What This Means for IncNumber
IncNumber is built for Category 1 — phone-on-file for a US LLC or C-Corp — and the routine Category 2 flows (SMS forwarded to email) that work reliably for virtual providers. We do not claim, and have never claimed, that IncNumber numbers always pass bank-opening verification or identity-check platforms. No virtual provider can honestly claim that.
What IncNumber does guarantee:
- A real, newly provisioned US local DID — not a port-in-only number, not a Google Voice number, not a reseller chain.
- SMS forwarded to your email in real time, so every inbound message reaches you.
- $7/month, the realistic floor for newly provisioned US local numbers.
For the bank-opening or identity-verification moments — the small handful of times you really do need a number that will pass strict VoIP screening — get a US prepaid SIM for that flow. Use IncNumber for the other 99% of the time the company's phone needs to exist.

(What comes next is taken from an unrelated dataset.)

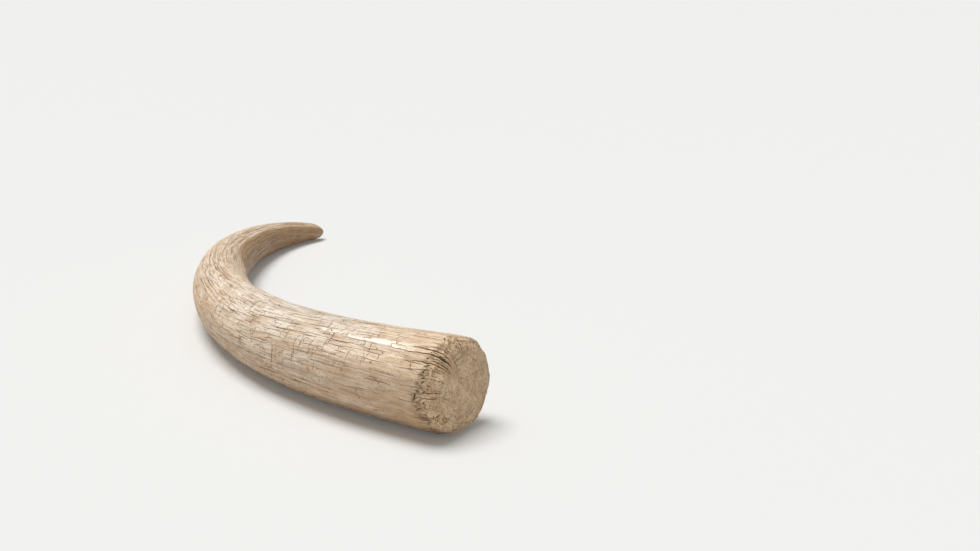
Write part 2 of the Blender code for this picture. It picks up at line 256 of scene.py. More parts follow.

A US number on file for your US LLC
IncNumber is built for the phone-on-file use case. $7/month, SMS forwarded to email, no app, no English-language calls to pick up.
Get your US number →Bottom Line
A US virtual phone number works perfectly for the categories most non-US founders actually need — IRS forms, Stripe Atlas, doola, Firstbase, business directories, professional listings, customer support callback fields, the majority of B2B SaaS 2FA. It's variable to unreliable for a small set of high-screening flows — some bank account openings, some identity-verification platforms, developer-account SMS verification at major app stores. It does not work for rideshare driver signup and similar SIM-bound flows.
Most "does a virtual number work for X?" questions answer themselves once you place X in Category 1 or Category 2. If the answer is still ambiguous, the honest expectation is: it'll probably work, and if it doesn't, a $10 prepaid SIM solves it for that one moment.
That's the real map. Pick the virtual provider that fits the rest of your use case — and don't expect any of them, ours included, to be magic.